Bipartisan support for C.I.A. general counsel nominee Courtney Simmons Elwood from some national security legal policy veterans

Last night, President Trump announced nominees for two key posts on the national security interagency lawyers group: John J. Sullivan of Mayer Brown to be general counsel of the Department of Defense and Courtney Simmons Elwood of Kellogg Hansen to be general counsel of the Central Intelligence Agency. This post is about the latter.

Elwood was a White House lawyer in the first term of the Bush administration, including as a deputy to Vice President Cheney’s counsel David Addington.

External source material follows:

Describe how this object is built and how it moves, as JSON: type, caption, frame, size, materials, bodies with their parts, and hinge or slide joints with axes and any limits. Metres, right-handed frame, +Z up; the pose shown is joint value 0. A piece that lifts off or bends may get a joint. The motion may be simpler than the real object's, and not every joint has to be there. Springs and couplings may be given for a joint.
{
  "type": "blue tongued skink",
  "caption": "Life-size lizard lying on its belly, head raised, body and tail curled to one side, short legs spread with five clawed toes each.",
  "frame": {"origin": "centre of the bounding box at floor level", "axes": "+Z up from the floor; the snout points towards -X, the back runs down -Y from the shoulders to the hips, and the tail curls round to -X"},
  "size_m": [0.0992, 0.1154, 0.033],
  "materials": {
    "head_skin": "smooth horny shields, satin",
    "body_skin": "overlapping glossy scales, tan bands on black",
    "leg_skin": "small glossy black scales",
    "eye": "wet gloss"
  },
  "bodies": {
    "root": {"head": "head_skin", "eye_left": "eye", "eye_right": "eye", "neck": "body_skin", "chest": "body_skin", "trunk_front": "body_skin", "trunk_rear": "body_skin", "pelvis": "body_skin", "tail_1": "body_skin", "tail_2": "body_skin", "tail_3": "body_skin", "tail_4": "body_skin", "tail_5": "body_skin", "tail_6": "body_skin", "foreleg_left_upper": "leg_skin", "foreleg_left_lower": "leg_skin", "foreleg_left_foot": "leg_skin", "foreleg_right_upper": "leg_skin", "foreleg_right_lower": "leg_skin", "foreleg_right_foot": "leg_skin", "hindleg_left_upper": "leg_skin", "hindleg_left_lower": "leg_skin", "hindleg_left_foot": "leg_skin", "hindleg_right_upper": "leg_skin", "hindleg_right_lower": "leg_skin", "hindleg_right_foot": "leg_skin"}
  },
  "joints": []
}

In Bush’s second term, she was a counselor to Attorney General Alberto Gonzales. (She is also one half of a D.C. legal power couple — her husband is John Elwood of Vinson & Elkins, who was the top deputy the Office of Legal Counsel in the second term of the Bush administration.)

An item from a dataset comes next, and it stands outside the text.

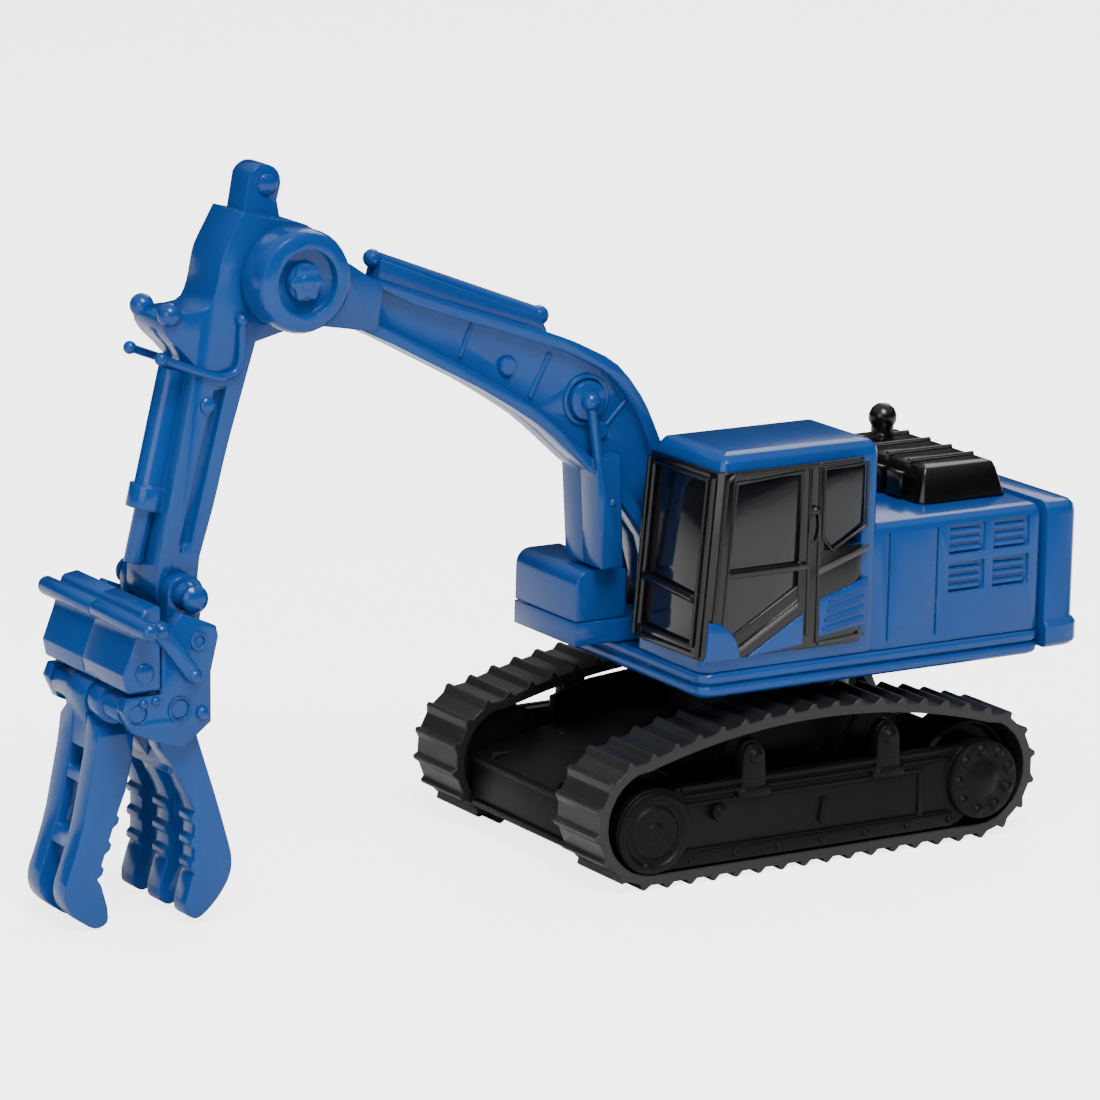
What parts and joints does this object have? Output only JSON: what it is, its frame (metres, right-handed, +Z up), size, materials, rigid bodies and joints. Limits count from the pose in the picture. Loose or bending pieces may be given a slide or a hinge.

When the warrantless wiretapping component of Stellarwind came to light in December 2005, she had an exchange of e-mails about whether it was legal with David Kris, who later became assistant attorney general for national security in the Obama administration. That exchange, which came to light in a FOIA case, is rather famous among surveillance nerds.

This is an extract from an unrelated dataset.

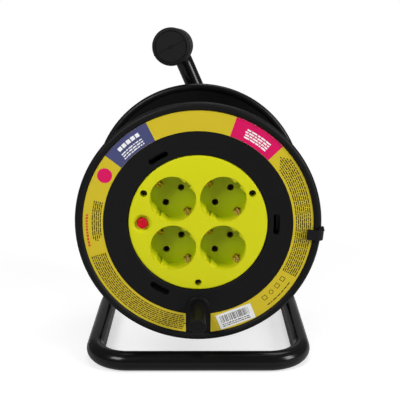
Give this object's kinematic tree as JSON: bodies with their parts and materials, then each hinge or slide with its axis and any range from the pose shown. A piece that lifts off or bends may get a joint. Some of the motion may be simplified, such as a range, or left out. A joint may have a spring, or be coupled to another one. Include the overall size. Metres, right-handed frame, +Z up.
{
  "type": "cable reel",
  "caption": "Extension cord reel: socket drum with a labelled flange, lime socket plate, winding knob and reset button, turning on a bent tube stand with a carry grip.",
  "frame": {"origin": "on the ground under the middle of the front floor bar, straight below the drum's axis", "axes": "+Z up, +Y from the socket face to the back, +X to the right as seen from the front"},
  "size_m": [0.2149, 0.2223, 0.2999],
  "materials": {
    "black_tube": "gloss black lacquer",
    "black_plastic": "satin black",
    "grip_plastic": "fine satin",
    "lime_plastic": "satin moulded",
    "label": "printed film",
    "red_button": "moulded",
    "brass": "stamped strip",
    "zinc_steel": "zinc plated",
    "grey_plastic": "moulded"
  },
  "bodies": {
    "stand": {"stand_tube": "black_tube", "tube_end_plug": "grip_plastic", "handle_grip": "grip_plastic", "axle_bracket": "black_tube", "bracket_rivet_1": "zinc_steel", "bracket_rivet_2": "zinc_steel", "bracket_rivet_3": "zinc_steel", "axle": "zinc_steel", "axle_rear_washer": "zinc_steel", "axle_nut": "zinc_steel", "thrust_washer": "zinc_steel", "axle_circlip": "zinc_steel"},
    "drum": {"front_flange": "black_plastic", "winding_core": "black_plastic", "rear_flange": "black_plastic", "rim_clip": "black_plastic", "hub_bush": "grey_plastic", "cable_inlet_bush": "grey_plastic", "contact_carrier": "grey_plastic", "carrier_cover": "grey_plastic", "breaker_case": "grey_plastic", "label_ring": "label", "socket_plate": "lime_plastic", "plate_screw_1": "zinc_steel", "plate_screw_2": "zinc_steel", "plate_screw_3": "zinc_steel", "core_screw_1": "zinc_steel", "core_screw_2": "zinc_steel", "core_screw_3": "zinc_steel", "core_screw_4": "zinc_steel", "carrier_screw": "zinc_steel", "button_spring": "zinc_steel", "knob_pin": "zinc_steel", "earth_contact_1": "brass", "earth_contact_2": "brass", "earth_contact_3": "brass", "earth_contact_4": "brass", "live_contact_bar": "brass", "neutral_contact_bar": "brass"},
    "knob": {"winding_knob": "black_plastic"},
    "button": {"reset_button": "red_button"}
  },
  "joints": [
    {"name": "drum_spin", "type": "hinge", "parent": "stand", "child": "drum", "pos_m": [0, 0.006, 0.135], "axis": [0, 1, 0], "continuous": true},
    {"name": "knob_spin", "type": "hinge", "parent": "drum", "child": "knob", "pos_m": [0, 0.006, 0.0584], "axis": [0, 1, 0], "continuous": true},
    {"name": "reset_press", "type": "slide", "parent": "drum", "child": "button", "axis": [0, 1, 0], "range_m": [0, 0.002], "stiffness_N_per_m": 600, "springref_m": -0.001}
  ]
}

So it is especially notable that Kris, along with Caroline Krass, who was C.I.A. general counsel in the second term of the Obama administration, is now vouching for Elwood in various quotes compiled by the C.I.A.’s public affairs office. Here are those quotes; I’ve added which administration the speaker worked for in brackets.

——————–

Quotes of Support for Courtney Elwood, Nominee for CIA General Counsel

 

C.I.A. Director Mike Pompeo [Trump administration]

  • “Ms. Elwood understands the CIA’s mission and critical role of the rule of law in achieving that mission,” said CIA Director Mike Pompeo.  “The warriors at CIA look forward to her joining in our mission to be the premier espionage agency in the world.”

Wan Kim, former Assistant Attorney General for the Justice Department’s Civil Rights Division [Bush administration]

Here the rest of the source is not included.